- The paper demonstrates that pretraining data frequency correlates with task performance using n-gram analysis and cosine gradient similarity.
- The study employs experiments on models like Pythia and OLMo, revealing a performance boost after reaching a threshold of ~400 million parameters.
- Results indicate larger models generate novel n-gram pairs, suggesting enhanced generalization compared to smaller, more memorization-prone models.
Generalization vs. Memorization: Tracing LLMs' Capabilities Back to Pretraining Data
Introduction
This paper investigates the intricate balance between generalization and memorization in LLMs during pretraining. By employing an n-gram analysis across different model sizes and pretraining data corpora, the authors aim to uncover how pretraining data contributes to LLM capabilities, examining tasks such as translation, question-answering, and multiple-choice reasoning.
Figure 1: An overview of our proposed analysis pipeline for tracing LLM capabilities back to pretraining data.
Experimental Methodology
The paper examines LLMs, specifically Pythia and OLMo, and their pretraining corpora, notably the Pile and Dolma datasets. The authors propose a method to estimate data distribution through task-relevant n-gram pairs, mined from specific tasks.
To understand pretraining's role, the authors devised a gradient-based analysis. This involves computing the gradient similarity between pretraining data and task examples, using cosine similarity as a metric.
Figure 2: Cosine similarity between n-gram task gradient and pretraining gradient for different tasks and model sizes.
A key finding is the correlation between the frequency of task-related n-gram pairs in the pretraining corpus and task performance. There is a notable model size threshold—around 400 million parameters—after which performance improves significantly.
Figure 3: BLEU and exact match scores vs. total n-gram pair count in the pretraining corpus and model parameters.
The authors demonstrate that LLMs require both sufficient model size and relevant pretraining data to exhibit emergent abilities.
Memorization vs. Generalization
The study extends the definition of memorization beyond exact recall, evaluating the degree of similarity between generated text and training data. A linear regression analysis measures the similarity between LM distributions and pretraining data distributions, quantified by the R2 score.
The results illustrate that smaller models closely mirror the pretraining distribution, indicating higher memorization, while larger models show increased generalization.
Figure 4: R2 score of linear regression from data distribution to LM distribution across different model sizes.

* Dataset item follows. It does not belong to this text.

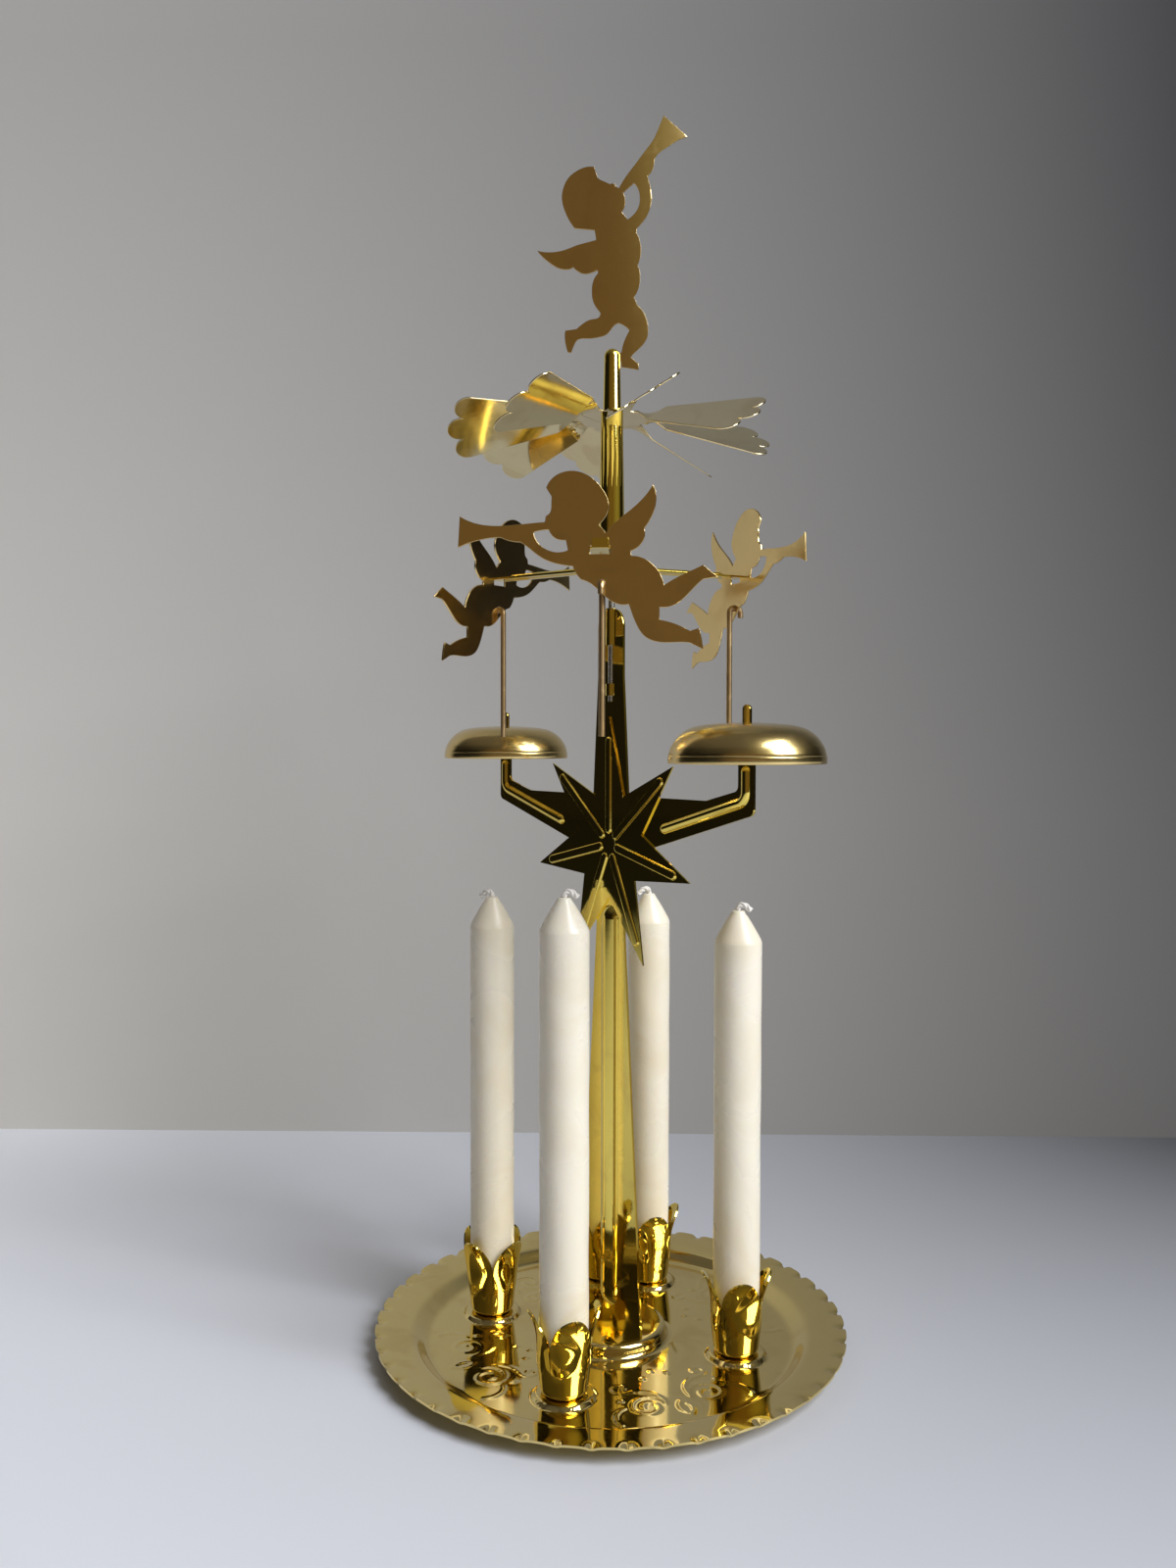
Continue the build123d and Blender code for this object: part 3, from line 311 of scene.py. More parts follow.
# %% Group: marks of handling and dulled patches
handling, given, result = new_group("Handling marks", {"Scale": 120.0, "Threshold": 0.55, "Softness": 0.15})
patches = add_node(handling, "ShaderNodeTexNoise",
                   {"Vector": given["Vector"], "Scale": given["Scale"], "Detail": 5.0, "Distortion": 0.8})
high = math_node(handling, "ADD", given["Threshold"], given["Softness"])
mask = share_between(handling, patches.outputs["Fac"], given["Threshold"], high,
                     interpolation_type="SMOOTHSTEP")
handling.links.new(mask, result.inputs["Mask"])
print("marks:", [item.name for item in handling.interface.items_tree])

# %% Group: pits and specks
specks, given, result = new_group("Specks", {"Scale": 700.0, "Size": 0.12})
pits = add_node(specks, "ShaderNodeTexVoronoi", {"Vector": given["Vector"], "Scale": given["Scale"]})
dots = math_node(specks, "LESS_THAN", pits.outputs["Distance"], given["Size"])
specks.links.new(dots, result.inputs["Mask"])
print("node groups:", [group.name for group in bpy.data.node_groups])

# %% [markdown]
# ## Brass
# Brass is a bare metal, so its colour tints the reflections and it has no coat. The real
# pieces differ: cups and column are like mirrors, the bells were turned and have a satin
# look, and the wires are drawn and a little brown. Each could be a material of its own by
# hand. One function with a row of values each keeps them alike where they should be.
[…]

Data Distribution and LLM Novelty
The authors observe that larger models generate novel n-gram pairs, indicating a shift towards generalization from memorization. Instruction tuning also enhances the utilization of pretraining data, resulting in improved performance and stronger alignment with pretraining distributions.
Figure 5: Number of unique n-gram pairs generated for different n values and model sizes.
Conclusion
This paper provides insights into LLMs' capabilities via n-gram pair analysis, highlighting the dynamic interplay between pretraining data, model size, and task performance. It emphasizes the importance of both memorization and generalization in achieving optimal LLM functionalities. Future research could enhance methods for filtering and analyzing task-relevant n-gram pairs, while leveraging larger, updated corpora for even more profound understanding.